Jenkins’ Ferry came at the end of a major Union offensive in Arkansas. While a Federal force under General Nathaniel Banks moved up the Red River in Louisiana towards Shreveport, Steele led his troops from Little Rock into southwestern Arkansas. The combined effort promised to secure northern Louisiana and southern Arkansas for the Union before the armies moved west to invade Texas. In April, however, the plans ran afoul when Banks was defeated at Mansfield, Louisiana, and Steele found himself dangerously low on supplies.

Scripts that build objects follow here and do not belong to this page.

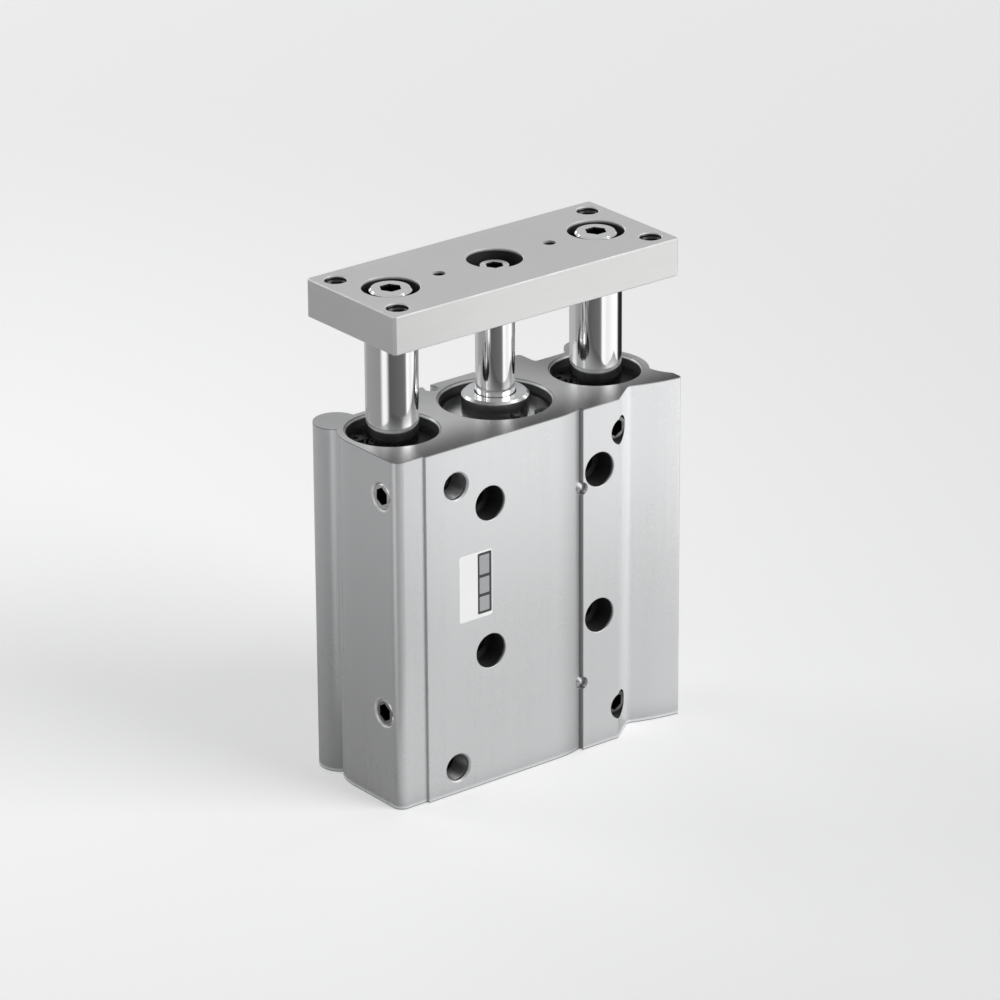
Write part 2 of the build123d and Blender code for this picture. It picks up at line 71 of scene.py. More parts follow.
# Floor. A wide sheet of pale matt board that the part stands on, bent up all round at its far edge, so
# that it also stands behind the part in level views.
class Signal:
    """A socket of a finish: arithmetic on it adds Math nodes, and node() adds any other node."""

    def __init__(self, tree, socket=None):
        self.tree = tree
        self.socket = socket

    def put(self, target, value):
        """Give a node's input a value, or a link when the value is another signal."""
        if isinstance(value, Signal):
            self.tree.links.new(value.socket, target)
        else:
            target.default_value = value

    def node(self, kind, settings=None, inputs=None, out=0):
        """Add a node, set what it is first, then fill its sockets; the signal of one output comes back."""
        made = self.tree.nodes.new(kind)
        for name, value in (settings or {}).items():
            if name == "stops":
                ramp = made.color_ramp
                while len(ramp.elements) < len(value):
                    ramp.elements.new(0.5)
                for stop, (place, level) in zip(ramp.elements, value):
                    stop.position = place
                    stop.color = (level, level, level, 1)
            else:
                setattr(made, name, value)
        for name, value in (inputs or {}).items():
            self.put(made.inputs[name], value)
        return Signal(self.tree, made.outputs[out]) if len(made.outputs) else None

    def maths(self, operation, *values):
        """Add a Math node on up to three values or signals."""
        return self.node("ShaderNodeMath", {"operation": operation}, dict(enumerate(values)))

    def __add__(self, other):
        return self.maths("ADD", self, other)

    def __sub__(self, other):
        return self.maths("SUBTRACT", self, other)

    def __rsub__(self, other):
        return self.maths("SUBTRACT", other, self)

    def __mul__(self, other):
        return self.maths("MULTIPLY", self, other)

    __radd__ = __add__
    __rmul__ = __mul__

    def size(self):
        """The signal without its sign."""
        return self.maths("ABSOLUTE", self)

    def either(self, other):
        """The greater of two signals."""
        return self.maths("MAXIMUM", self, other)

    def raised(self, low, high, bottom=0.0, top=1.0):
        """This signal's span low to high carried smoothly onto bottom to top."""
        return self.node("ShaderNodeMapRange", {"interpolation_type": "SMOOTHSTEP"},
                         {"Value": self, "From Min": low, "From Max": high, "To Min": bottom, "To Max": top})

    def between(self, first, second):
        """A colour that goes from the first to the second as this signal goes from 0 to 1."""
        return self.node("ShaderNodeMix", {"data_type": "RGBA"}, {0: self, 6: first, 7: second}, out=2)

    def shade(self, colour):
        """A colour made lighter or darker by this signal."""
        return self.node("ShaderNodeVectorMath", {"operation": "SCALE"}, {0: colour, "Scale": self})

    def place(self):
        """The point in Object coordinates."""
        return self.node("ShaderNodeTexCoord", out=3)

    def parts(self):
        """The three numbers of a point or a direction."""
        split = self.node("ShaderNodeSeparateXYZ", None, {"Vector": self})
        return [Signal(self.tree, output) for output in split.socket.node.outputs]

    def stretched(self, x, y, z):
        """A point with each of its coordinates scaled."""
        return self.node("ShaderNodeMapping", None, {"Vector": self, "Scale": (x, y, z)})

    def noise(self, scale, detail=2.0):
        """Cloudy noise about one half, at a point."""
        return self.node("ShaderNodeTexNoise", None, {"Vector": self, "Scale": scale, "Detail": detail})


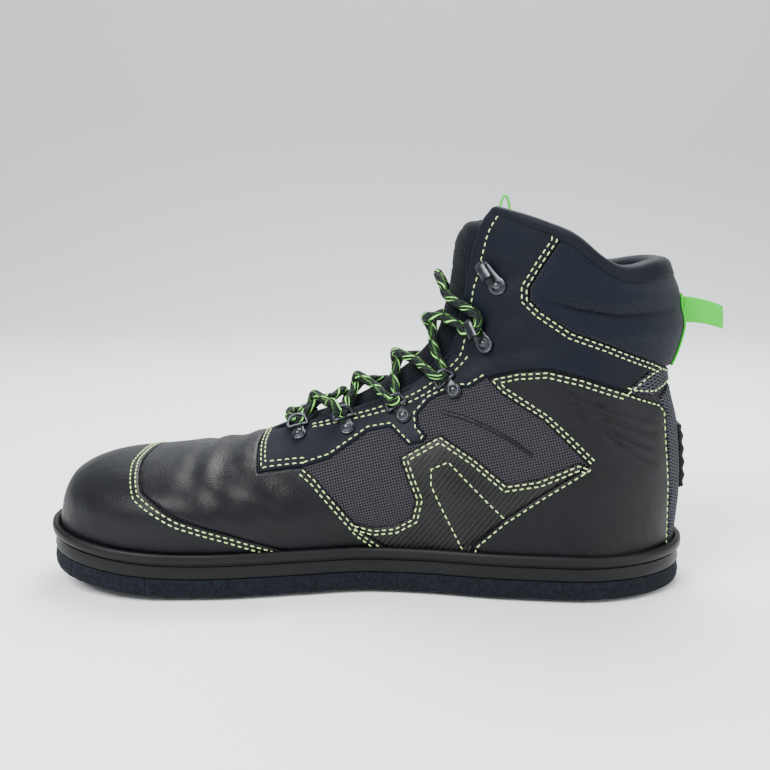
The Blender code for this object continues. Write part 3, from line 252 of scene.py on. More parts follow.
def offset(line: Array, inset: float, closed: bool) -> Array:
    """Polyline moved to its left, with mitred corners.

    Args:
        line: Corners of the polyline.
        inset: How far it is moved.
        closed: Whether its last corner runs on to its first.
    """
    ahead = np.roll(line, -1, axis=0) - line
    if not closed:
        ahead[-1] = ahead[-2]
    ahead = unit(ahead)
    left = np.stack([-ahead[:, 1], ahead[:, 0]], -1)
    before = np.roll(left, 1, axis=0)
    if not closed:
        before[0] = left[0]
    share = 1 + np.sum(left * before, axis=1, keepdims=True)
    return line + inset * ((left + before) / np.maximum(share, MITRE_LIMIT))


def unit(vectors: Array) -> Array:
    """Vectors of length 1 with the same directions."""
    return vectors / np.linalg.norm(vectors, axis=-1, keepdims=True)


def lengths(points: Array) -> Array:
    """Length along a polyline up to each of its points."""
    return np.concatenate([[0], np.cumsum(np.linalg.norm(np.diff(points, axis=0), axis=1))])


def looped(line: Array) -> Array:
    """Polyline with its first corner repeated at its end."""
    return np.vstack([line, line[:1]])


def circle(sides: int) -> Array:
    """Even angles once round."""
    return np.linspace(0, 2 * pi, sides, endpoint=False)


def ease(share: Array) -> Array:
    """Share from 0 to 1 that starts and ends level."""
    return share ** 2 * (3 - 2 * share)


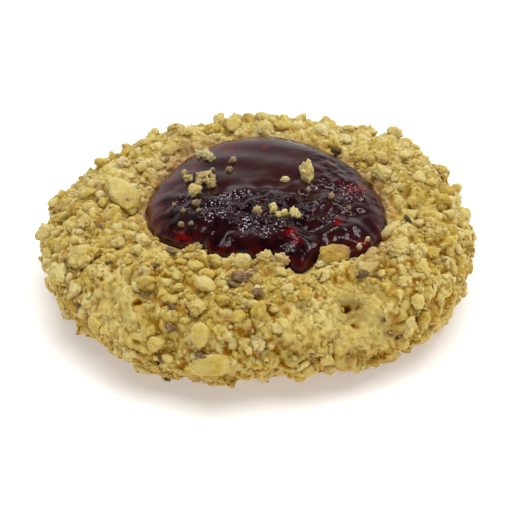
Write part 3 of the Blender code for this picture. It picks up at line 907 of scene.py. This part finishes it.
# bright red where the jam is thin: x, y, reach
redSpots = (
    (4.7, -10.0, 0.9), (5.7, -11.7, 0.8), (-4.0, 12.5, 1.1), (-10.6, -8.4, 1.4), (14.6, -11.2, 1.0),
    (5.2, 7.2, 0.7), (-9.8, 8.7, 1.1), (14.6, 1.2, 1.9), (11.5, -7.6, 0.9), (1.2, 11.9, 0.6),
    (10.5, 6.7, 0.7), (-7.5, -4.1, 0.5),
)

# crushed seeds whose facets catch the lamps, strongly or faintly, and where a few are painted pale as
# glints: x, y, reach
sparkleSpots = (
    (-6.5, -2.8, 0.9), (-4.6, -0.8, 1.0), (-2.4, -0.7, 1.0), (-6.7, -4.0, 0.6), (-6.7, -6.2, 0.8),
    (-4.9, -5.9, 0.7), (-1.7, -7.0, 0.9), (-1.4, -8.3, 0.8), (1.5, -9.4, 1.2), (2.8, -8.5, 0.9),
    (2.9, -7.0, 0.6), (0.2, -4.5, 0.5), (-2.8, -5.1, 0.4), (8.6, 0.4, 0.5),
)
faintSparkles = (
    (-10.7, 0.5, 1.3), (-5.6, -3.6, 2.4), (0.2, -7.6, 2.4), (13.6, -0.4, 2.2), (10.9, -6.1, 0.9),
    (12.7, -3.7, 0.8), (8.9, -4.3, 0.8),
)

# where the jam is fuzzy with fine pulp: x, y, reach
dullSpots = (
    (-9.6, -5.9, 1.7), (-1.2, -10.2, 0.9),
)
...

Steele occupied Camden, Arkansas, on April 15. Over the next ten days, Steele lost more than 400 supply wagons and 2,500 troops at the Battles of Poison Spring and Marks’ Mills. Now, Steele was surrounded by hostile armies and running low on food. He headed back to Little Rock with Smith in hot pursuit. A heavy rain began to fall, lasting for nearly a day and bringing Steele’s retreat to a grinding halt. At Jenkins’ Ferry on April 30, Smith attacked Steele as the Yankees were trying to cross the flooded Saline River. General Samuel Rice directed the Union defense, and his men held off a series of Rebel attacks before Rice was mortally wounded. Fighting in knee-deep water, the Confederates could not penetrate the Union lines. Steele was able to remove his force across the Saline River. He destroyed the pontoon bridge and left Smith on the other side of the river before escaping to Little Rock.

The Union suffered 700 men killed, wounded, and missing out of 4,000, while the Confederates lost about 1,000 out of 8,000. Some of the Rebel dead included wounded troops who were killed by members of the 2nd Kansas Colored regiment, exacting a measure of revenge for dozens of comrades from the 1st Kansas Colored murdered on the battlefield at Poison Spring. When it was over, Smith and the Confederates controlled the field but they had failed to destroy Steele’s army.